───── INPUT

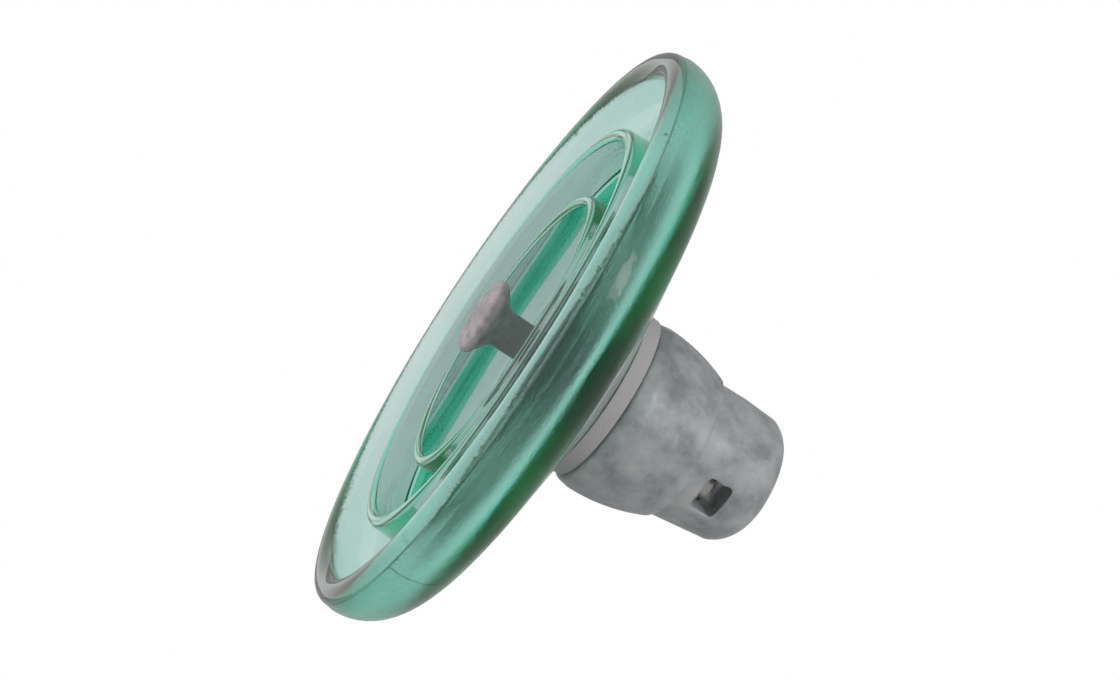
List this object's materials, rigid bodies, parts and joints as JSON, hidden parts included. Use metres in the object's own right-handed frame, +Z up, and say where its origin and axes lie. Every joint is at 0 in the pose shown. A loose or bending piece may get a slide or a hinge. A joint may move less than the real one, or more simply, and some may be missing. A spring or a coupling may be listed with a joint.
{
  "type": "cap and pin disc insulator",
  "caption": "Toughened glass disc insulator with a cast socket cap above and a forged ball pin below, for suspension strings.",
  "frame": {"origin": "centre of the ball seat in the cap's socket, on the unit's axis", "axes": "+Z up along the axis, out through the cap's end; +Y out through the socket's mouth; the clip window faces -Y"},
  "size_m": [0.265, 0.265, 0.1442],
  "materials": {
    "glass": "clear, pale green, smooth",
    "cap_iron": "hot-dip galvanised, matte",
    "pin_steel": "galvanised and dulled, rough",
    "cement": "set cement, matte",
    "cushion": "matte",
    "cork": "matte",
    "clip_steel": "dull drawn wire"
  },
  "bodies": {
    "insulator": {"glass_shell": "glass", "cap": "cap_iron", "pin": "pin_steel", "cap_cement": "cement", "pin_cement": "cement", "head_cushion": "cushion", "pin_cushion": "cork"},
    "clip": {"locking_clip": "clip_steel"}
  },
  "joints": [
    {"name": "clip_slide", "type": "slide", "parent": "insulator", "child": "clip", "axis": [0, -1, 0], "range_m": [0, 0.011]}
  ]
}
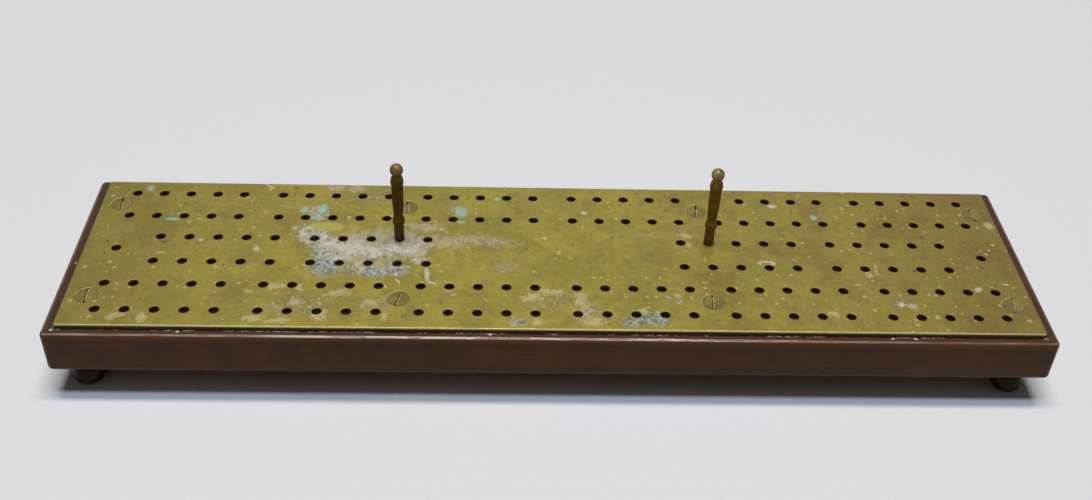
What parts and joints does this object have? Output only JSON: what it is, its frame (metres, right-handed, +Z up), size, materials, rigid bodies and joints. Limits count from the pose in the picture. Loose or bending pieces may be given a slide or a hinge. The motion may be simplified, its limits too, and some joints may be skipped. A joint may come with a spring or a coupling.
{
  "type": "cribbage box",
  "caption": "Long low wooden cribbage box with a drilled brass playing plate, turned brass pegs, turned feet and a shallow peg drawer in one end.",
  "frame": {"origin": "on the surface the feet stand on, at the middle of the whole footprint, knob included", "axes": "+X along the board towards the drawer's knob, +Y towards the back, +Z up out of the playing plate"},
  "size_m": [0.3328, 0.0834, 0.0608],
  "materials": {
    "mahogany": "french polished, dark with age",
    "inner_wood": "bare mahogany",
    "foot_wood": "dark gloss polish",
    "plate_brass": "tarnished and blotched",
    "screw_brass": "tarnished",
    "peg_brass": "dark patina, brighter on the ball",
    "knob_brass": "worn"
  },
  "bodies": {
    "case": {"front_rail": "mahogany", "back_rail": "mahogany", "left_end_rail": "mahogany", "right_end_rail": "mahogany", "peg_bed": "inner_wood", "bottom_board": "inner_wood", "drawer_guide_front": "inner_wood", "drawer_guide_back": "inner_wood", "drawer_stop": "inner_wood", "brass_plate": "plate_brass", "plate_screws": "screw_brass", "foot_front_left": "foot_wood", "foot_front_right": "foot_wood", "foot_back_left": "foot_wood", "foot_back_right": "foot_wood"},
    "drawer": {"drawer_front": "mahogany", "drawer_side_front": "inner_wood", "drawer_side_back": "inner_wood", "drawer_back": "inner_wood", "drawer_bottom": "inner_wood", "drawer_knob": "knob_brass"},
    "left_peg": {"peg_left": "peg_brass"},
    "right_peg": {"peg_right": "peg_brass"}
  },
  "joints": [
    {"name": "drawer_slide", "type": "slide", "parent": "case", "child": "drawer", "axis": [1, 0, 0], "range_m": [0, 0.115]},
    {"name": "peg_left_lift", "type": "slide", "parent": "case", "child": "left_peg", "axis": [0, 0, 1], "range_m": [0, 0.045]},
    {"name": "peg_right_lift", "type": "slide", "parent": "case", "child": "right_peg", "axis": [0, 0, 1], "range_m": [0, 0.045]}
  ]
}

──────────

> [EXERCISE REQUIREMENTS] Search the data for the string "hinge" and copy each line where it appears.

> [RESULT FOR THIS TASK]
List this object's materials, rigid bodies, parts and joints as JSON, hidden parts included. Use metres in the object's own right-handed frame, +Z up, and say where its origin and axes lie. Every joint is at 0 in the pose shown. A loose or bending piece may get a slide or a hinge. A joint may move less than the real one, or more simply, and some may be missing. A spring or a coupling may be listed with a joint.
What parts and joints does this object have? Output only JSON: what it is, its frame (metres, right-handed, +Z up), size, materials, rigid bodies and joints. Limits count from the pose in the picture. Loose or bending pieces may be given a slide or a hinge. The motion may be simplified, its limits too, and some joints may be skipped. A joint may come with a spring or a coupling.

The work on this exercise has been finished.